• Task requirements
Please give the listing again, word for word, with nothing left out.

↓↓↓

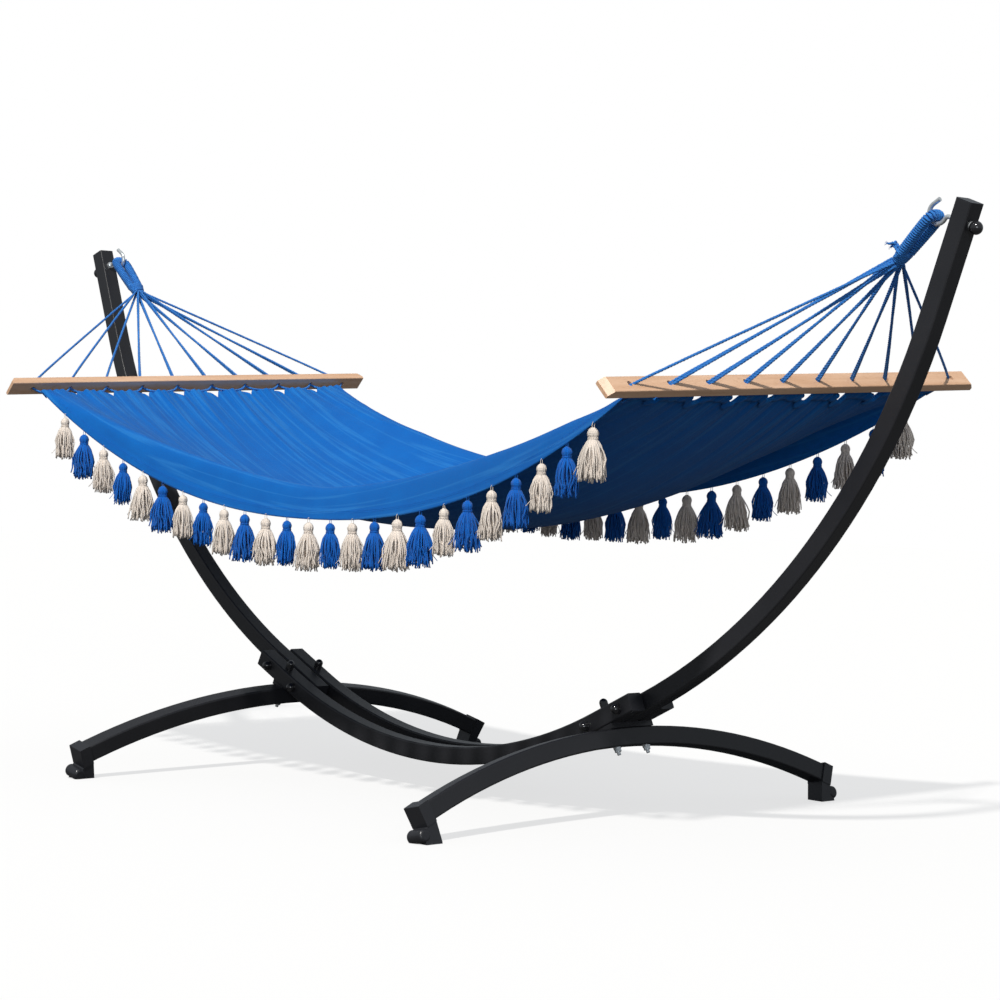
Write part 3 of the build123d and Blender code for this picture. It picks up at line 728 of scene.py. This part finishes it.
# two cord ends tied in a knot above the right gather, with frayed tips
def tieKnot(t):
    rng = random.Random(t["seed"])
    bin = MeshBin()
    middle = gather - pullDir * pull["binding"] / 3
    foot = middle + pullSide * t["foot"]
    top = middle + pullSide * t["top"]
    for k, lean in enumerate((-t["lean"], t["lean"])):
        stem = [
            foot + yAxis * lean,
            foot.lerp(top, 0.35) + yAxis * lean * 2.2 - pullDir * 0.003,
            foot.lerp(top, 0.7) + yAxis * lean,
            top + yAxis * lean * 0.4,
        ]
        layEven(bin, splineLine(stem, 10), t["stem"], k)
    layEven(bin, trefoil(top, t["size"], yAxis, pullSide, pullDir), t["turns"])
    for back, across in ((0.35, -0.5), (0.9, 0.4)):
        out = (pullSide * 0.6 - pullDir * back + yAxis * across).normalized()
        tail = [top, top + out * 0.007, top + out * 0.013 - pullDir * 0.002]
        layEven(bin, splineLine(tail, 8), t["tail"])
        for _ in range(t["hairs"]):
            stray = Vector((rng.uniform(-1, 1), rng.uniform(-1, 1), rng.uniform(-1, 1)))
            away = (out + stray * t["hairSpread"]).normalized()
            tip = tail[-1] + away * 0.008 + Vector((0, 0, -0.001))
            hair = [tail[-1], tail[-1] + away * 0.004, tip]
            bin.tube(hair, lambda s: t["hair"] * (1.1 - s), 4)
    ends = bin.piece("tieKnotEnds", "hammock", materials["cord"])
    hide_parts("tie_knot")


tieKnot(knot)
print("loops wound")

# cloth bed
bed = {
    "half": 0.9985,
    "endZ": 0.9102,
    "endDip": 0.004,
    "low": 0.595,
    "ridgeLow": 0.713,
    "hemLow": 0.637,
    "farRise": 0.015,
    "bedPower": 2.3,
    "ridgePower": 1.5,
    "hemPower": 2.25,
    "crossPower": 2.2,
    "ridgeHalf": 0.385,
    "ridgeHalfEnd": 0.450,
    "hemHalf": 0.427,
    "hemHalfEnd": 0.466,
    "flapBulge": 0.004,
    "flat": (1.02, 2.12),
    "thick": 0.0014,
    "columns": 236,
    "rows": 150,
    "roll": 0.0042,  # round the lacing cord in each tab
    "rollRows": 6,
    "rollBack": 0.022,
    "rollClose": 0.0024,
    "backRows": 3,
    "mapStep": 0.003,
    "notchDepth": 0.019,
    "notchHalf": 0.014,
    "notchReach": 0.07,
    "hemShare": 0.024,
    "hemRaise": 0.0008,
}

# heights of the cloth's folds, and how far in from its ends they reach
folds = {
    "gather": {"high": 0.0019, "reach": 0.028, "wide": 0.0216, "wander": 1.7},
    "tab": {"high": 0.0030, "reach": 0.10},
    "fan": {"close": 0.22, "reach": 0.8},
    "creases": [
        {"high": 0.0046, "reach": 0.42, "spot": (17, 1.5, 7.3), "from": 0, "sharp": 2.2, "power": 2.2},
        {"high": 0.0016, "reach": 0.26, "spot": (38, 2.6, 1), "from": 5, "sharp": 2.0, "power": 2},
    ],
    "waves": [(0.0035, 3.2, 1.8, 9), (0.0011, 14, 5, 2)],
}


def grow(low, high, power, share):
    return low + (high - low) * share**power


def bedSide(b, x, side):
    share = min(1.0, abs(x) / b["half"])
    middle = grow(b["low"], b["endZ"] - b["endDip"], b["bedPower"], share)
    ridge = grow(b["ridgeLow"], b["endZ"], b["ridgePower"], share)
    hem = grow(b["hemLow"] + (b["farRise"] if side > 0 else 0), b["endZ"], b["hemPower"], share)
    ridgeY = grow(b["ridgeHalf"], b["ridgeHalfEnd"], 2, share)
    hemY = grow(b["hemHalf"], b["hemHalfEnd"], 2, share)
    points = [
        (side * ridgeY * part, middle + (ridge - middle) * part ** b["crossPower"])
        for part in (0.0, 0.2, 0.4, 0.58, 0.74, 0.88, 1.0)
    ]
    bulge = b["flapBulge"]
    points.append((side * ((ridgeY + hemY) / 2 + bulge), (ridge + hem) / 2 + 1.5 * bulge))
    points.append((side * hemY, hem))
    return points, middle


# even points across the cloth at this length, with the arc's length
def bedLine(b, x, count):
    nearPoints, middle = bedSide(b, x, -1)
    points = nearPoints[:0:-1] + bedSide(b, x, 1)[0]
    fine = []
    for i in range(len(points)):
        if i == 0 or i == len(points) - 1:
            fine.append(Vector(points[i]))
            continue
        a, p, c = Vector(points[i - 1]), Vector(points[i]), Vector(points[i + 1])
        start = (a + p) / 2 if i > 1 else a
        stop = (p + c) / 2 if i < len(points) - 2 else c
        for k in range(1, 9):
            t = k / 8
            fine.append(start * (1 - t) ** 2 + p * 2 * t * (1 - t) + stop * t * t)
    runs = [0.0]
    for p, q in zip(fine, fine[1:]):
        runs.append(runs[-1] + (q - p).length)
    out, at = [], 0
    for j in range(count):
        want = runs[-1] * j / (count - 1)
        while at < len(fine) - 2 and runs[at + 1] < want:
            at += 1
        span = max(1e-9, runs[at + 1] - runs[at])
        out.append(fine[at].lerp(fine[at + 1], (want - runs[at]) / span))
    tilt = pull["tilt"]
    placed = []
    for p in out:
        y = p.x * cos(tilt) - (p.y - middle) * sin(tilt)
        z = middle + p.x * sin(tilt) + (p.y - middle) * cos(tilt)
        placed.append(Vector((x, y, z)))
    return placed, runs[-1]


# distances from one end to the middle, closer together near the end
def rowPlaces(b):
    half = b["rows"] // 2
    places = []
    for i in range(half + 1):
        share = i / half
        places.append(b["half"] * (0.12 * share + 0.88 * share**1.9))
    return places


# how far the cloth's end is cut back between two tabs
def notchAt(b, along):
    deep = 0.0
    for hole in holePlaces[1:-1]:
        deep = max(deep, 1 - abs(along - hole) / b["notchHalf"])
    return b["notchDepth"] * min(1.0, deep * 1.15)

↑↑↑

• Result for this exercise
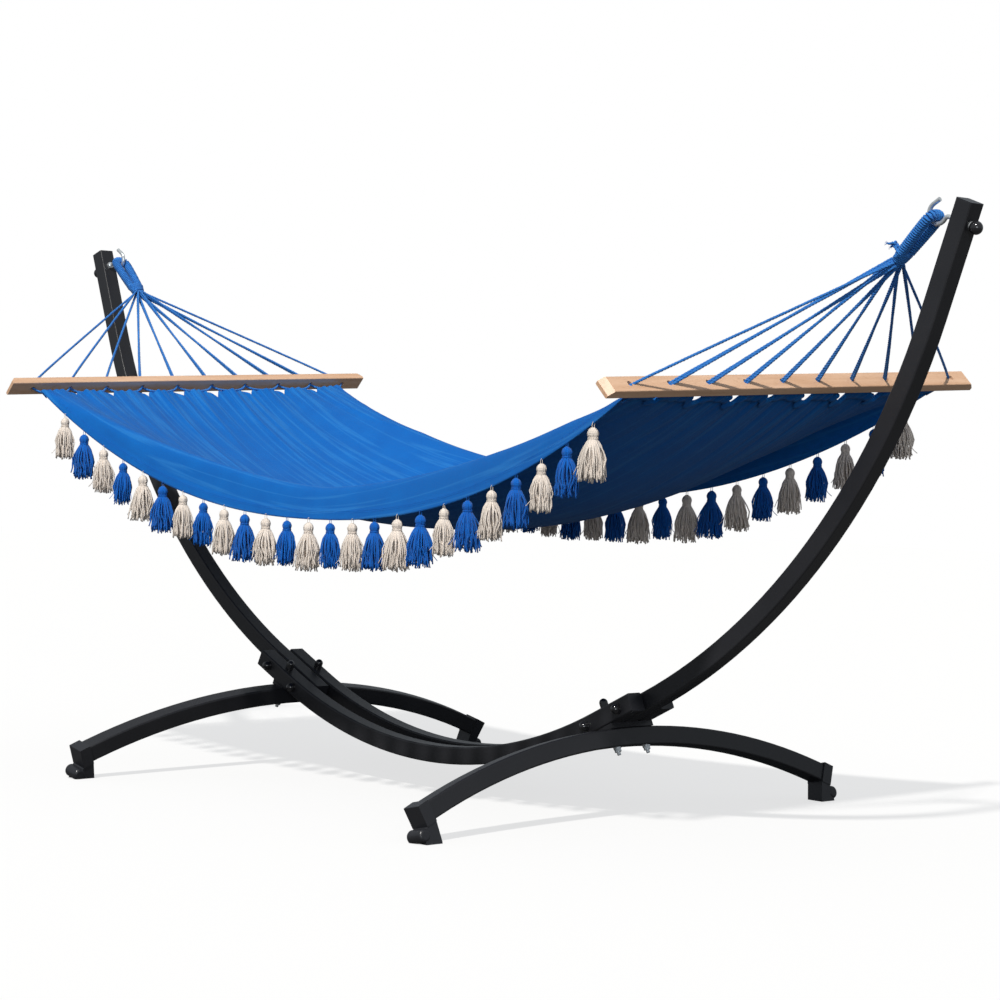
Write part 3 of the build123d and Blender code for this picture. It picks up at line 728 of scene.py. This part finishes it.
# two cord ends tied in a knot above the right gather, with frayed tips
def tieKnot(t):
    rng = random.Random(t["seed"])
    bin = MeshBin()
    middle = gather - pullDir * pull["binding"] / 3
    foot = middle + pullSide * t["foot"]
    top = middle + pullSide * t["top"]
    for k, lean in enumerate((-t["lean"], t["lean"])):
        stem = [
            foot + yAxis * lean,
            foot.lerp(top, 0.35) + yAxis * lean * 2.2 - pullDir * 0.003,
            foot.lerp(top, 0.7) + yAxis * lean,
            top + yAxis * lean * 0.4,
        ]
        layEven(bin, splineLine(stem, 10), t["stem"], k)
    layEven(bin, trefoil(top, t["size"], yAxis, pullSide, pullDir), t["turns"])
    for back, across in ((0.35, -0.5), (0.9, 0.4)):
        out = (pullSide * 0.6 - pullDir * back + yAxis * across).normalized()
        tail = [top, top + out * 0.007, top + out * 0.013 - pullDir * 0.002]
        layEven(bin, splineLine(tail, 8), t["tail"])
        for _ in range(t["hairs"]):
            stray = Vector((rng.uniform(-1, 1), rng.uniform(-1, 1), rng.uniform(-1, 1)))
            away = (out + stray * t["hairSpread"]).normalized()
            tip = tail[-1] + away * 0.008 + Vector((0, 0, -0.001))
            hair = [tail[-1], tail[-1] + away * 0.004, tip]
            bin.tube(hair, lambda s: t["hair"] * (1.1 - s), 4)
    ends = bin.piece("tieKnotEnds", "hammock", materials["cord"])
    hide_parts("tie_knot")


tieKnot(knot)
print("loops wound")

# cloth bed
bed = {
    "half": 0.9985,
    "endZ": 0.9102,
    "endDip": 0.004,
    "low": 0.595,
    "ridgeLow": 0.713,
    "hemLow": 0.637,
    "farRise": 0.015,
    "bedPower": 2.3,
    "ridgePower": 1.5,
    "hemPower": 2.25,
    "crossPower": 2.2,
    "ridgeHalf": 0.385,
    "ridgeHalfEnd": 0.450,
    "hemHalf": 0.427,
    "hemHalfEnd": 0.466,
    "flapBulge": 0.004,
    "flat": (1.02, 2.12),
    "thick": 0.0014,
    "columns": 236,
    "rows": 150,
    "roll": 0.0042,  # round the lacing cord in each tab
    "rollRows": 6,
    "rollBack": 0.022,
    "rollClose": 0.0024,
    "backRows": 3,
    "mapStep": 0.003,
    "notchDepth": 0.019,
    "notchHalf": 0.014,
    "notchReach": 0.07,
    "hemShare": 0.024,
    "hemRaise": 0.0008,
}

# heights of the cloth's folds, and how far in from its ends they reach
folds = {
    "gather": {"high": 0.0019, "reach": 0.028, "wide": 0.0216, "wander": 1.7},
    "tab": {"high": 0.0030, "reach": 0.10},
    "fan": {"close": 0.22, "reach": 0.8},
    "creases": [
        {"high": 0.0046, "reach": 0.42, "spot": (17, 1.5, 7.3), "from": 0, "sharp": 2.2, "power": 2.2},
        {"high": 0.0016, "reach": 0.26, "spot": (38, 2.6, 1), "from": 5, "sharp": 2.0, "power": 2},
    ],
    "waves": [(0.0035, 3.2, 1.8, 9), (0.0011, 14, 5, 2)],
}


def grow(low, high, power, share):
    return low + (high - low) * share**power


def bedSide(b, x, side):
    share = min(1.0, abs(x) / b["half"])
    middle = grow(b["low"], b["endZ"] - b["endDip"], b["bedPower"], share)
    ridge = grow(b["ridgeLow"], b["endZ"], b["ridgePower"], share)
    hem = grow(b["hemLow"] + (b["farRise"] if side > 0 else 0), b["endZ"], b["hemPower"], share)
    ridgeY = grow(b["ridgeHalf"], b["ridgeHalfEnd"], 2, share)
    hemY = grow(b["hemHalf"], b["hemHalfEnd"], 2, share)
    points = [
        (side * ridgeY * part, middle + (ridge - middle) * part ** b["crossPower"])
        for part in (0.0, 0.2, 0.4, 0.58, 0.74, 0.88, 1.0)
    ]
    bulge = b["flapBulge"]
    points.append((side * ((ridgeY + hemY) / 2 + bulge), (ridge + hem) / 2 + 1.5 * bulge))
    points.append((side * hemY, hem))
    return points, middle


# even points across the cloth at this length, with the arc's length
def bedLine(b, x, count):
    nearPoints, middle = bedSide(b, x, -1)
    points = nearPoints[:0:-1] + bedSide(b, x, 1)[0]
    fine = []
    for i in range(len(points)):
        if i == 0 or i == len(points) - 1:
            fine.append(Vector(points[i]))
            continue
        a, p, c = Vector(points[i - 1]), Vector(points[i]), Vector(points[i + 1])
        start = (a + p) / 2 if i > 1 else a
        stop = (p + c) / 2 if i < len(points) - 2 else c
        for k in range(1, 9):
            t = k / 8
            fine.append(start * (1 - t) ** 2 + p * 2 * t * (1 - t) + stop * t * t)
    runs = [0.0]
    for p, q in zip(fine, fine[1:]):
        runs.append(runs[-1] + (q - p).length)
    out, at = [], 0
    for j in range(count):
        want = runs[-1] * j / (count - 1)
        while at < len(fine) - 2 and runs[at + 1] < want:
            at += 1
        span = max(1e-9, runs[at + 1] - runs[at])
        out.append(fine[at].lerp(fine[at + 1], (want - runs[at]) / span))
    tilt = pull["tilt"]
    placed = []
    for p in out:
        y = p.x * cos(tilt) - (p.y - middle) * sin(tilt)
        z = middle + p.x * sin(tilt) + (p.y - middle) * cos(tilt)
        placed.append(Vector((x, y, z)))
    return placed, runs[-1]


# distances from one end to the middle, closer together near the end
def rowPlaces(b):
    half = b["rows"] // 2
    places = []
    for i in range(half + 1):
        share = i / half
        places.append(b["half"] * (0.12 * share + 0.88 * share**1.9))
    return places


# how far the cloth's end is cut back between two tabs
def notchAt(b, along):
    deep = 0.0
    for hole in holePlaces[1:-1]:
        deep = max(deep, 1 - abs(along - hole) / b["notchHalf"])
    return b["notchDepth"] * min(1.0, deep * 1.15)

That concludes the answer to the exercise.